Station Identification

Tired of informing your devoted social media followers about the names of various friends and loved ones in your incessant selfies and photos? Kroger Gamble Bloomberg (KGB), a new AI software start-up, has created a cutting-edge camera that uses AI facial recognition to not only identify the names and faces of those pictured, but their political affiliations as well. When asked if it shares this information with third parties, KGB responded that photo objects’ political leanings, especially if identified as conservative, “are only shared with Instagram, the FBI and the IRS.” Prices start at $179.

Save the Cottage Cheese

Integrated Modular Matrix Algorithms (IMMA) has introduced the first smart trash can that calculates how much food waste a household accrues weekly, automatically separates waste materials that are compostable and offers reassuring words to those who walk past an overflowing trash can and seethe with resentment toward their partner or children (again). In a test, the Journal was impressed with the trash can’s composting efficiency, but alarmed by the device’s repeated guilt-inducing verbal feedback, including asking this user, “You’re really going to throw away all that meat? There are starving children abroad” and “You could have planted ten new trees with all those lemon seeds you just threw out.” Inevitably, this user could not withstand the IMMA trash can’s constant criticism and maladaptive feedback, and returned it for a partial refund.

The Icy Throne

Tired of exposing your posterior to ice-cold toilet seats during winter months? An Alabama company named Warm Cans enables users to set the temperature of their toilet seats from the comfort of their beds (via an app on their phones). Online user reviews range from “It’s the best!” to “It felt like I was sitting on a toasty cinnamon bun.” However, one user has filed a lawsuit against Warm Cans, claiming that he suffered second-degree burns after turning up the warm setting to “L.A. in October.” Conversely, the company is also facing legal repercussions after a user abroad set the cooling setting to “San Francisco in June” and experienced severe frostbite on his rear end. Warm Cans did not respond to a request for comment. 

Blessed News

Warm toilet seats are luxurious, but a new smart toilet by Intelligent Release, Inc. promises to detect traces of infection, imbalance or even cancer in users’ bodies through state-of-the-art urine assessments.
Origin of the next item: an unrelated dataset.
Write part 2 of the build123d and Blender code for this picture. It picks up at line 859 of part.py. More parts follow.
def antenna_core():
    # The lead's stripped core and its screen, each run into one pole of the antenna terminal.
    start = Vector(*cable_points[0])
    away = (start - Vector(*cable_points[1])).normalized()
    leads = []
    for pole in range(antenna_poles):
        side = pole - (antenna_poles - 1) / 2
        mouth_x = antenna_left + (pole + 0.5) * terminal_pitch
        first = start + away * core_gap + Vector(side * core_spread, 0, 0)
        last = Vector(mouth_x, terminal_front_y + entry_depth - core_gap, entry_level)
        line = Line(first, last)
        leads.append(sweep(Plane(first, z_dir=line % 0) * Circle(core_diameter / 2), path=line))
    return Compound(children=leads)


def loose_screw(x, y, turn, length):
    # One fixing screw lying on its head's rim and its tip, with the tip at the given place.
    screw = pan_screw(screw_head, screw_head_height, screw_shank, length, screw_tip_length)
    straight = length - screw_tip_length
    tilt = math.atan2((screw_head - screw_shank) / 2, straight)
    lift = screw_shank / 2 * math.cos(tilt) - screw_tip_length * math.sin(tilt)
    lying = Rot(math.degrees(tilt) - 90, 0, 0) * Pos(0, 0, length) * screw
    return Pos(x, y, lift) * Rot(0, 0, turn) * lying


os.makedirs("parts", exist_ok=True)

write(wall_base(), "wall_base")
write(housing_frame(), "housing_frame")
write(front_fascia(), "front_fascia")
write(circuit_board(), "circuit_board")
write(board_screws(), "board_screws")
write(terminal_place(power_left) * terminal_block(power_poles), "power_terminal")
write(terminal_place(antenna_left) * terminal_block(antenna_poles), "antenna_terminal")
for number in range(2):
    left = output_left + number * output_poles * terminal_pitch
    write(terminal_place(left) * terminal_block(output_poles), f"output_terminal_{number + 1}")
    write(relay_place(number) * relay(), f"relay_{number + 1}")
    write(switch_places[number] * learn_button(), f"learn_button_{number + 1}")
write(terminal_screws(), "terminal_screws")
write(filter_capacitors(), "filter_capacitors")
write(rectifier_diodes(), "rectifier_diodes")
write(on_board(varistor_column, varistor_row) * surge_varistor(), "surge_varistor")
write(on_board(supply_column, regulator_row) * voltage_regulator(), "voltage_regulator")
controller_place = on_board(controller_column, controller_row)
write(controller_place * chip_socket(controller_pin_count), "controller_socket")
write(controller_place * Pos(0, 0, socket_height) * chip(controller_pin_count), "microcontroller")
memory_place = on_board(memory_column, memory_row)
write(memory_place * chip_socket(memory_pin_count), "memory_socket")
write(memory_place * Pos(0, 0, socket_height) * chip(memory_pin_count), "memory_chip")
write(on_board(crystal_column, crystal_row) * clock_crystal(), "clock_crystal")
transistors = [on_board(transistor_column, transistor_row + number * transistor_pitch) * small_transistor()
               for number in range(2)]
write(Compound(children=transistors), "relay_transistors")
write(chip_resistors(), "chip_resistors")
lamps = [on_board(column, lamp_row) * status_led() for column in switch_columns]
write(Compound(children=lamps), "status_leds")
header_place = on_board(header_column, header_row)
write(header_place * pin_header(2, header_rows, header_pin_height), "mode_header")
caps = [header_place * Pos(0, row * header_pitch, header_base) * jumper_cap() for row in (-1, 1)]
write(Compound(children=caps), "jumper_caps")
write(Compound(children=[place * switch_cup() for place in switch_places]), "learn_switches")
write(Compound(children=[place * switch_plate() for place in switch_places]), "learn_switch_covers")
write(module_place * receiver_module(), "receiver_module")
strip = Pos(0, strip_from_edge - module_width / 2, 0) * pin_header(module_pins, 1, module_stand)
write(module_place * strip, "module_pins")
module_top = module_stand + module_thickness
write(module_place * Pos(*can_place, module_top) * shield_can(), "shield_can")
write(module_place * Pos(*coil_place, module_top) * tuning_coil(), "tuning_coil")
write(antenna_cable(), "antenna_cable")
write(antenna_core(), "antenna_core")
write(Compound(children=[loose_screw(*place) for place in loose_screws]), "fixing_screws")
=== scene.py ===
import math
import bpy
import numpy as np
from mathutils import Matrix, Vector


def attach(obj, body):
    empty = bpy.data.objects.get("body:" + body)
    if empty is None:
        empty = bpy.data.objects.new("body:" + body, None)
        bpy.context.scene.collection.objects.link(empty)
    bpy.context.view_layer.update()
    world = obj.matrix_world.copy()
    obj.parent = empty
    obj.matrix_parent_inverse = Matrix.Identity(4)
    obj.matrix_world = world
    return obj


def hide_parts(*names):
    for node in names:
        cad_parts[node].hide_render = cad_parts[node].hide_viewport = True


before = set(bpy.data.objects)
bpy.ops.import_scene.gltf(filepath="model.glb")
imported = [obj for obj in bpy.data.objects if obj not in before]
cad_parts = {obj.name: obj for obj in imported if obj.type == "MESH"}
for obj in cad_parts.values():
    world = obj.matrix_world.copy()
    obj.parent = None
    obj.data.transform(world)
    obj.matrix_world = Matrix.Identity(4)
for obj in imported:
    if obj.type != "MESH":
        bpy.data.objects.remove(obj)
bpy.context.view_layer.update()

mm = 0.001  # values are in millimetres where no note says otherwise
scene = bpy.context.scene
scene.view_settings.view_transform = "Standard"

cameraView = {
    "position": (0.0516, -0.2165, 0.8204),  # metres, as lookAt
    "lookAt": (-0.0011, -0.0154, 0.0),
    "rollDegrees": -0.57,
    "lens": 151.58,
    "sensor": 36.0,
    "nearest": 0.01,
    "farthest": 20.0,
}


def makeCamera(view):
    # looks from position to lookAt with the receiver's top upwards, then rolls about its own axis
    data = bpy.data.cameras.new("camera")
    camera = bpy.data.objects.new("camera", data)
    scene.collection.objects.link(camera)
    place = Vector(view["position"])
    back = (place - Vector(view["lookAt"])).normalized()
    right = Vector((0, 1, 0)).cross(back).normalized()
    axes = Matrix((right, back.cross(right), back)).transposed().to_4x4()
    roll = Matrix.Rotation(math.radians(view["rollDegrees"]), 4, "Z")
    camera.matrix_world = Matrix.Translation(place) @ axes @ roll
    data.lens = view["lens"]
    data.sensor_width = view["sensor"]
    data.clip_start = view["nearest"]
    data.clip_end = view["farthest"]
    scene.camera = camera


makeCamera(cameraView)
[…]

However, one Idaho man was incensed when, after an assessment, the smart toilet informed his wife that she was pregnant with their first child. In a nod to the sign of the times, the man told the Journal, “My mother told my father she was pregnant by putting a teddy bear and a loving note in his arms as he slept. But me? The toilet found out we were going to have a baby before I did.”

May you always use your new devices in health, efficiency and warm posteriors.